Exercises

Easy

Create a Gymnasium environment and run 100 episodes with random actions. Plot cumulative rewards.

Easy

Implement tabular Q-learning for a 4x4 gridworld. Visualise learned Q-values.

Easy

Implement epsilon-greedy exploration with epsilon decaying from 1.0 to 0.01.

Easy

Implement a replay buffer with fixed capacity and uniform sampling.

Easy

Compute discounted returns for a trajectory with rewards [1, 0, -1, 10] and gamma=0.99.

Medium

Implement DQN with experience replay and target network for CartPole-v1.

Medium

Implement Double DQN and compare Q-value estimates to standard DQN.

Medium

Implement REINFORCE for CartPole.

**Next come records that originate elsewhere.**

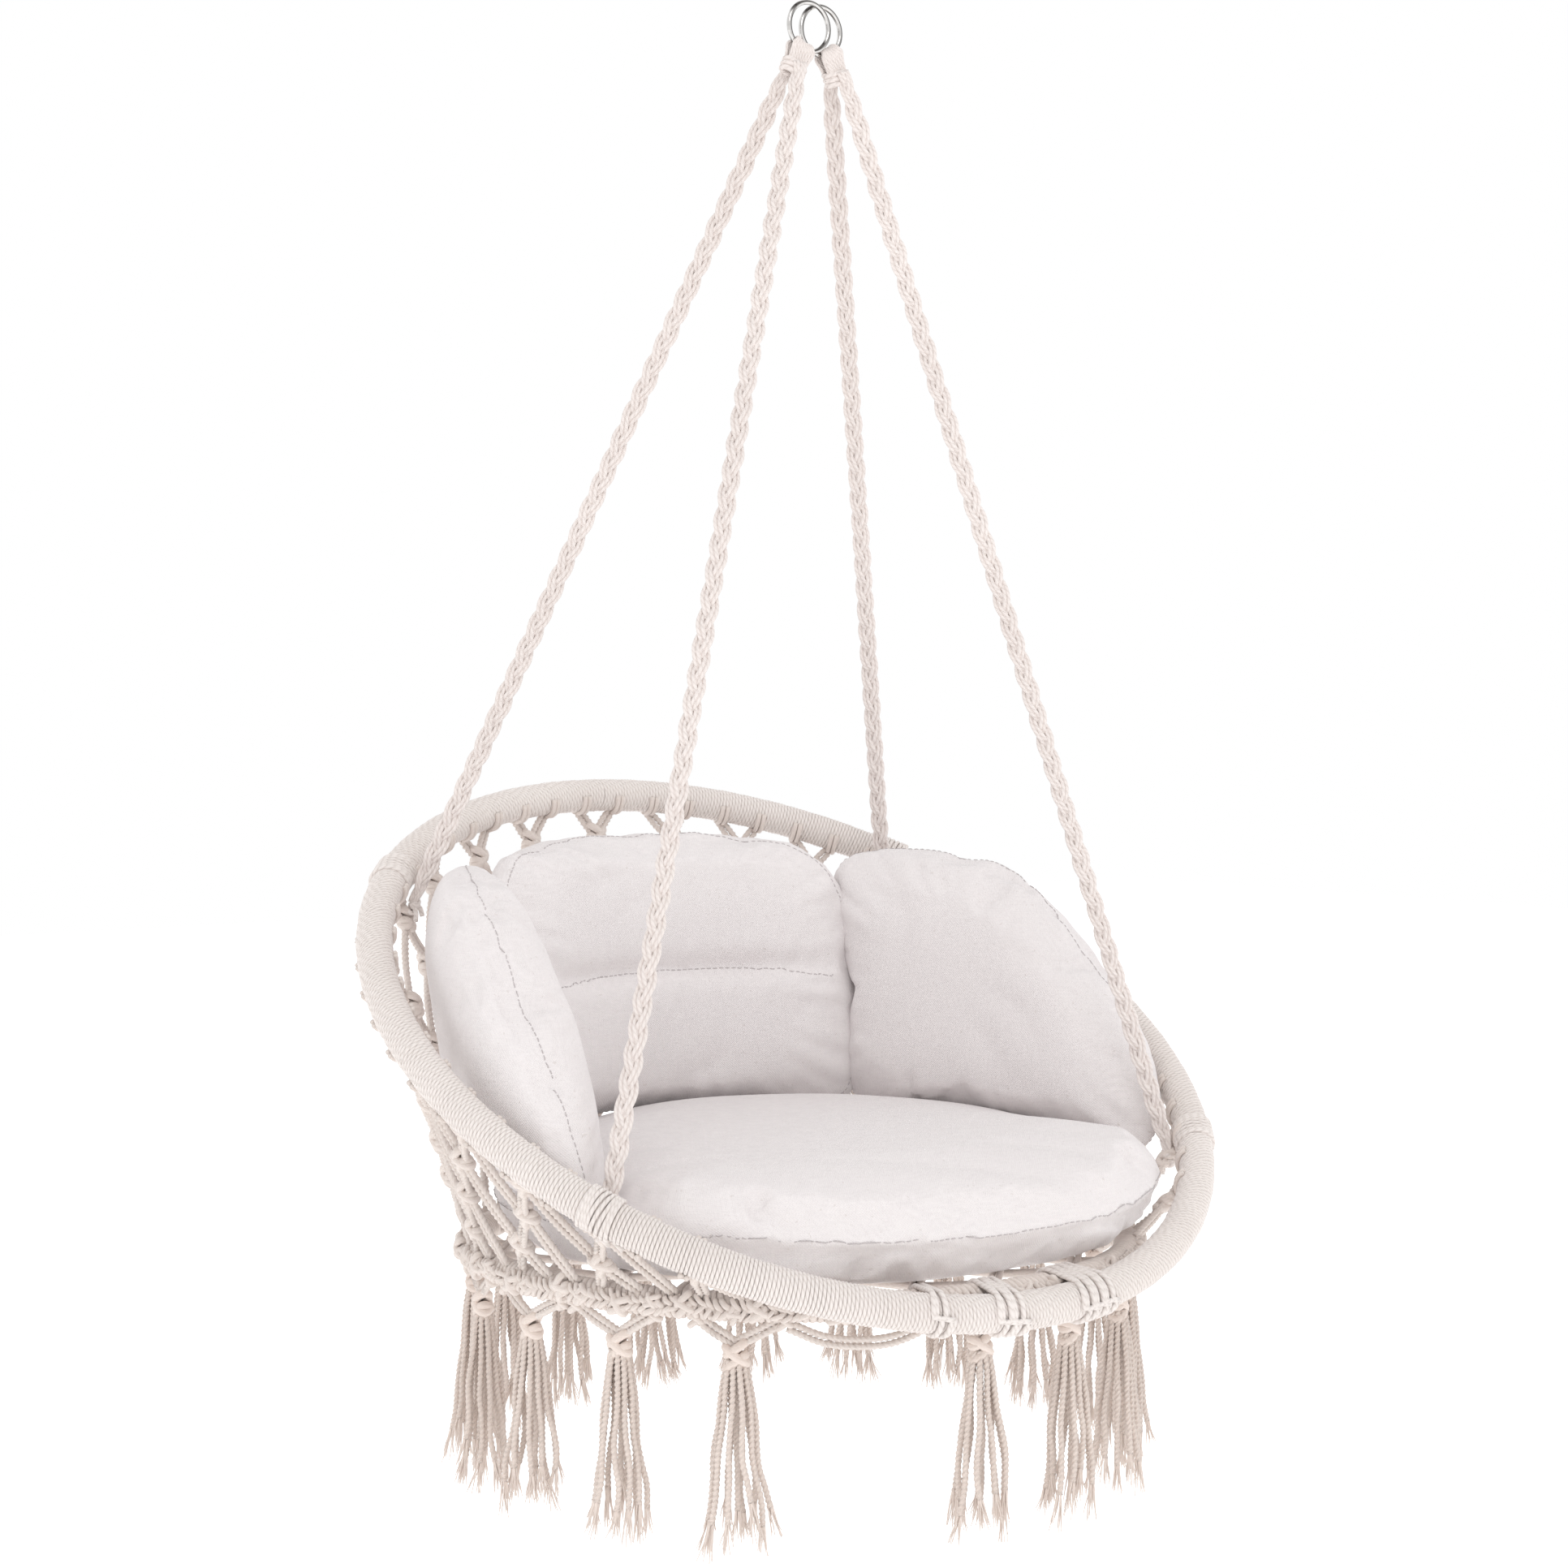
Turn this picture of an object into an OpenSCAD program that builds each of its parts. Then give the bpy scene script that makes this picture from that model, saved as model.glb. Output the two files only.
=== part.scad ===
// Macrame hanging hammock chair.
// A large tilted rim hoop and a smaller level base hoop are joined by a knotted net.
// Four plaited ropes rise to two steel hanging rings, and loose cushions fill the seat.
// Frame: origin where a hook bears on the rings, +Z up, the chair faces -Y, mm.
// Angles round the hoops are measured from the front (-Y) towards the right side (+X).

/* [Hanging rings] */
// Outside diameter of each hanging ring
ring_outer_d = 47.5; // [44:0.5:56]
// Diameter of the ring's steel wire
ring_wire_d = 4.5; // [3.5:0.5:5.5]
// Lean of each ring away from the vertical, degrees
ring_lean = 24; // [20:1:28]

/* [Rim hoop] */
// Diameter of the rim hoop at the centre of its tube
rim_d = 770; // [740:5:800]
// Diameter of the rim hoop's bare steel tube
rim_tube_d = 25; // [20:1:26]
// Wall thickness of both steel tubes
tube_wall = 1.5; // [1:0.25:3]
// Diameter of the rim hoop over its cord wrapping
rim_wrapped_d = 32; // [30:1:34]
// Tilt of the rim hoop, front edge down, degrees
rim_tilt = 31; // [28:1:32]
// Height of the rim hoop's centre below the origin
rim_drop = 901; // [860:1:940]
// Distance of the rim hoop's centre behind the origin
rim_back = 30; // [20:1:40]

/* [Base hoop] */
// Diameter of the base hoop at the centre of its tube
base_d = 584; // [560:2:588]
// Diameter of the base hoop's bare steel tube
base_tube_d = 18; // [14:1:19]
// Diameter of the base hoop over its knotted cover
base_wrapped_d = 25; // [22:1:26]
// Height of the base hoop's centre line above the rim hoop's lowest point
base_above_rim = 8; // [0:1:14]
// Gap between the two hoops' centre lines at the front, front to back
base_set_back = 29; // [29:1:40]

/* [Ropes] */
// Diameter of a plaited hanging rope
rope_d = 18; // [16:1:20]
// Angle round the rim hoop of each front rope
front_rope_angle = 57; // [50:1:62]
// Angle round the rim hoop of each back rope
back_rope_angle = 132; // [125:1:140]

/* [Cushions] */
// Diameter of the round seat cushion
seat_cushion_d = 610; // [560:5:610]
// Height of the seat cushion at its middle
seat_cushion_h = 100; // [80:1:104]
// Thickness of the back cushion
back_cushion_t = 105; // [80:1:110]
// Thickness of each side cushion
side_cushion_t = 92; // [70:1:96]

/* [Tassels] */
// Number of tassel places round the base hoop, one of which stays empty
tassel_places = 18; // [16:1:18]
// Distance from the base hoop's centre line down to the tassel tips
tassel_drop = 205; // [160:1:230]

/* [Hidden] */

$fn = 64;
gap = 0.3;               // clearance between pieces that lie against each other
hair = 0.05;             // clearance between a tube and the cover wound on it

// Rings, strand loops and whippings
ring_r = (ring_outer_d - ring_wire_d) / 2;
wire_r = ring_wire_d / 2;
ring_step = ring_wire_d / 2 + 0.75;      // each ring's offset along Y, so the two pass
loop_half_angle = 27;                    // the folded strands' half width round a ring
loop_layer = 3.6;                        // thickness of the strands folded over the wire
loop_w = 23;
loop_t = 11;
whip_top = 12;                           // distances from the ring's wire down the head
whip_bottom = 26;
whip_w = 26;
whip_t = 17;
strand_spread = 10.5;                    // a rope's offset from the head's middle, along Y
head_room = 200;                         // room for cutting a rope off square under its head

// Hoops
rim_r = rim_d / 2;
rim_cover_r = rim_wrapped_d / 2;
rim_centre = [0, rim_back, -rim_drop];
rim_front = rim_centre + [0, -rim_r * cos(rim_tilt), -rim_r * sin(rim_tilt)];
base_r = base_d / 2;
base_cover_r = base_wrapped_d / 2;
base_centre = [0, rim_front.y + base_set_back + base_r, rim_front.z + base_above_rim];

// Ropes and hitches
rope_r = rope_d / 2;
rope_tail = 3;
rope_lead = 14;                          // length of rope drawn above the cut under a head
hitch_t = 3.3;
hitch_angle = 5.2;

// Lashings: angle of the first belt round the rim hoop, and number of belts
LASHINGS = [[-15, 1], [-6.4, 2], [6.3, 3]];
lash_t = 3.2;
lash_slack = 0.8;                        // room inside a belt, as the hoops curve away
lash_w = 10.8;
belt_steps = 18;
lash_pitch = 1.7;                        // angle between one belt and the next

// Net walls
net_t = 3;
net_step = 5;
net_rim_gap = rim_cover_r + hitch_t + net_t / 2 + 0.9;
net_base_gap = base_cover_r + net_t / 2 + 0.9;
net_front_angle = 32;
net_back_angle = 148;
net_joint = 0.3;
seat_net_t = 4;
seat_net_r = base_r - base_cover_r - lash_t - 0.8;

// Tassels
hanger_r = 38;
hanger_cord_r = 3.5;
hanger_half_angle = 55;
hanger_drop = 28.5;
tassel_knot_r = 8.5;
tassel_knot_h = 15;
tassel_tip_r = 22;
tassel_clear = 0.7;
tassel_empty_angle = -27;
tassel_pitch = 360 / tassel_places;
TASSEL_ANGLES = [for (i = [1:tassel_places - 1]) tassel_empty_angle + i * tassel_pitch];

// Cushions
seat_cushion_r = seat_cushion_d / 2;
seat_cushion_y = 5;
seat_rest = base_centre.z + seat_net_t / 2 + 3;
seat_flat_r = 0.66 * seat_cushion_r;
seat_seam = 0.41;                        // share of the height below the edge seam
seat_crown = 0.8;                        // how full its top is: less is fuller
edge_step = 10;                          // angle between points of its rounded edge
back_r = 297;                            // outside of the back cushion at its foot
back_rake = 28;                          // how far its top lies further back
back_foot = base_centre.z + 101;
back_top = back_foot + 250;
back_half_angle = 48;
back_round = 40;
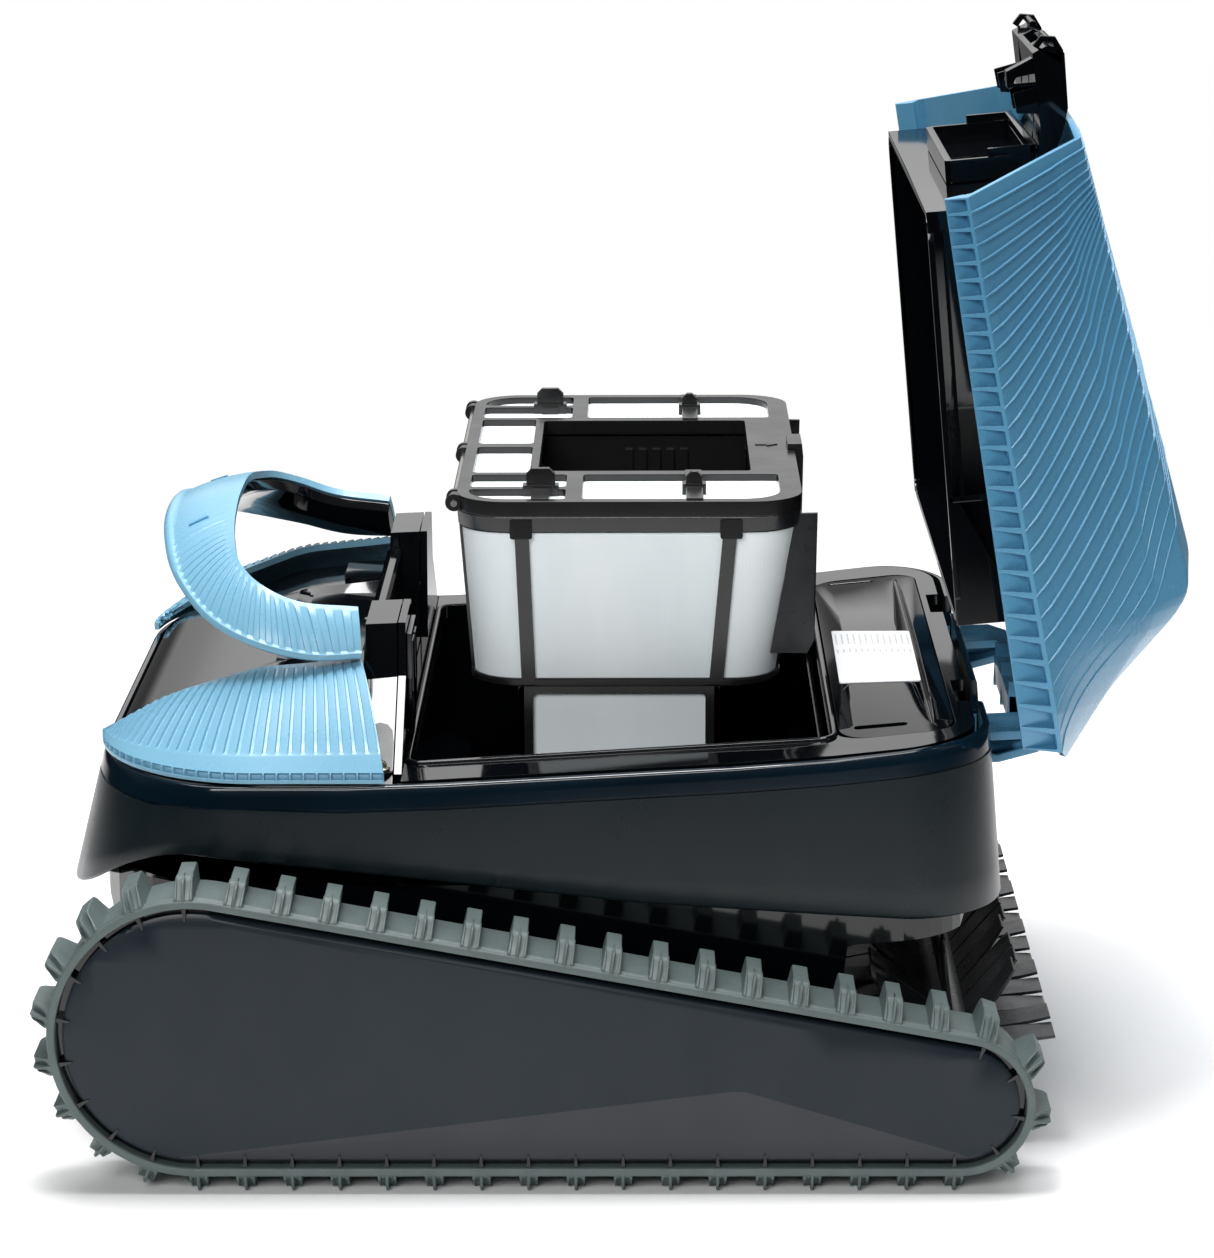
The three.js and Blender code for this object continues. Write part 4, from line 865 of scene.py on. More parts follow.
def fender_normal(u, v):
    """The way out of the fender's face."""
    u0, u1, v0, v1 = max(u - 0.01, 0), min(u + 0.01, 1), max(v - 0.01, 0), min(v + 0.01, 1)
    n = np.cross(fender_point(u1, v) - fender_point(u0, v), fender_point(u, v1) - fender_point(u, v0))
    n *= -1 if n[2] < 0 else 1
    return n / np.linalg.norm(n)


def fender():
    """The ribbed fender, with the small windows down its outer edge."""
    across = [0, 0.03, 0.07, 0.12, 0.18, 0.26, 0.36, 0.46, 0.56, 0.66, 0.76, 0.84, 0.86, 0.875, 0.885]
    phases = [(0, 0), (0.14, 0), (0.2, 1), (0.5, 0.85), (0.84, 0.6), (0.9, 0)]
    face, back = [], []
    for k in range(RIBS):
        for phase, height in phases + ([(1, 0)] if k == RIBS - 1 else []):
            u = (k + phase) / RIBS
            row, under = [], []
            for v in across:
                fade = float(ease((v - 0.04) / 0.09)) * (1 if v < 0.85 else 0)
                lift = 1.15 * height * fade if v < 0.85 else PROUD
                p, n = fender_point(u, v), fender_normal(u, v)
                row.append(p + n * lift)
                under.append(p - n * THICK)
            n = fender_normal(u, 0.95) * np.array([1, 1, 0.15])
            sunk = WINDOW_CUT if WINDOW_START < phase < WINDOW_END else PROUD
            for v, lift in ((0.985, PROUD), (0.987, sunk), (1.0, sunk)):
                row.append(fender_point(u, v) + n * lift)
                under.append(fender_point(u, v) - n * THICK)
            ex, ey = fender_edge(u)
            out = n * np.array([1, 1, 0])
            for z, lift in ((160.0, sunk), (159.8, PROUD), (158.5, 0.8)):
                row.append(np.array([ex, ey, z]) + out * lift)
                under.append(np.array([ex, ey, z]) - out * THICK)
            face.append(row)
            back.append(under)
    return slab(np.array(face), np.array(back))


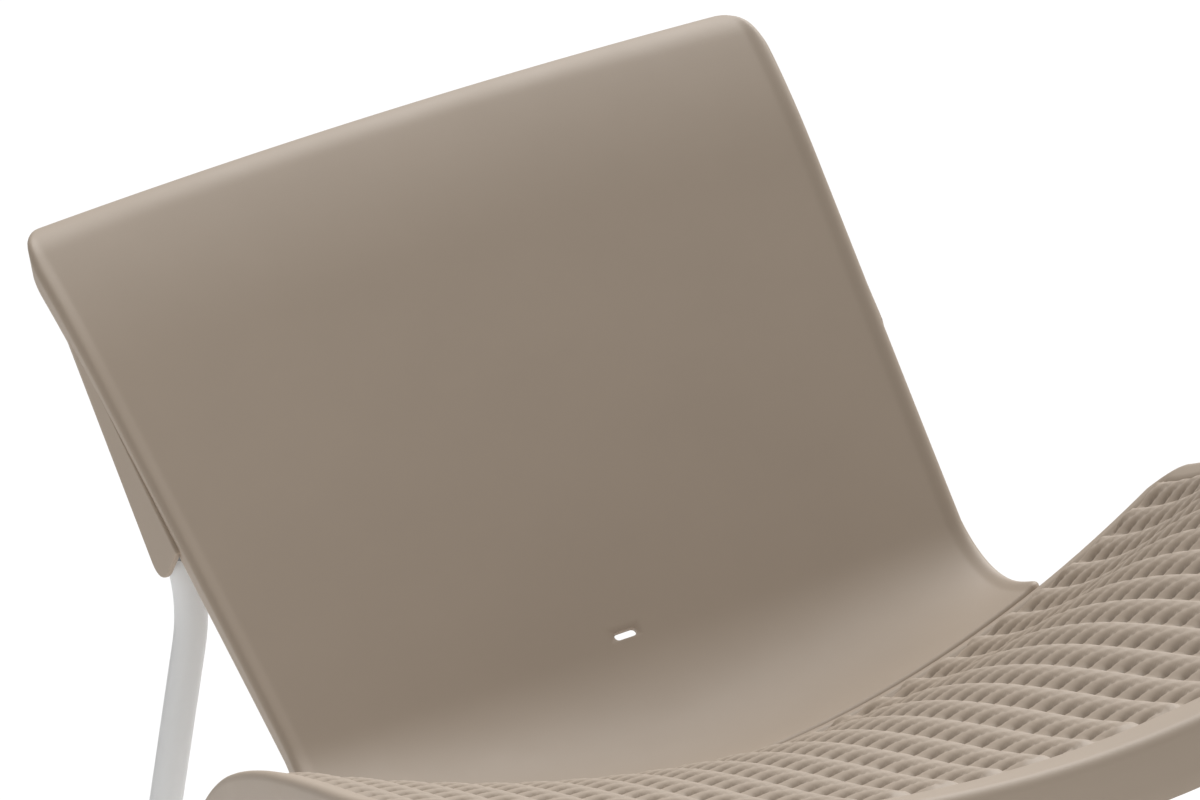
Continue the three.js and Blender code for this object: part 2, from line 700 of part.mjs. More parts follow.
const cheekInner = cheekFace(PIVOT_HEIGHT) - cheekWidth;
const pivotX = cheekFace(PIVOT_HEIGHT) - cheekWidth / 2;
const pivotAt = onPanel(0, PIVOT_HEIGHT, pivotOut);
const pinTip = cheekFace(PIVOT_HEIGHT) - CHEEK_WALL + PIVOT_BITE;

function addBackrest() {
  const pieces = [];
  const tools = [];
  for (const sign of Object.values(SIDES)) {
    pieces.push(cheekSlab(cheekOutline(), sign, 0, cheekWidth));
    tools.push(cheekSlab(grooveOutline(), sign, CHEEK_WALL, groove));
    tools.push(axle(sign, cheekInner - TUBE, pinTip + FIT, PIN + 2 * FIT, pivotAt));
    const padTop = backDish(padX, lipLength) - SHELL / 2;
    const pad = [armFace + FIT, padTop];
    pieces.push(panelBlock(sign * padX, FLANGE - 2, flangeFrom, flangeLength, ...pad));
    for (const up of Object.values(FLANGE_SCREWS)) {
      tools.push(flangeRod(sign, up, armFace - 1, armFace + SCREW_BITE + 1, SCREW + 2 * FIT));
    }
  }
  const end = (SLOT_LENGTH - SLOT_WIDTH) / 2;
  const slot = new THREE.Shape();
  slot.absarc(end, SLOT_HEIGHT, SLOT_WIDTH / 2, -Math.PI / 2, Math.PI / 2);
  slot.absarc(-end, SLOT_HEIGHT, SLOT_WIDTH / 2, Math.PI / 2, 1.5 * Math.PI);
  const drill = new THREE.ExtrudeGeometry(slot, {
    depth: 4 * SHELL,
    bevelEnabled: false,
    curveSegments: 6,
  });
  tools.push(raised(drill.translate(0, 0, -2 * SHELL)));
  add("backrest_shell", cutBy(joined(backSheet, ...pieces), ...tools), mouldedPlastic());
}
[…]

Plot learning curve over 500 episodes.

Medium

Add a learned baseline (value function) to REINFORCE and compare variance.

Medium

Implement a custom Gym environment for multi-user power control.

Hard

Implement PPO with clipped surrogate objective and GAE advantage estimation.

Hard

Train DQN for power control in a 4-user interference channel. Compare to max-SINR heuristic.

Hard

Implement prioritised experience replay and compare to uniform replay.

Challenge

Train a PPO agent for multi-user scheduling that optimises proportional fairness.

Challenge

Implement multi-agent RL for distributed power control where each BS is an independent agent.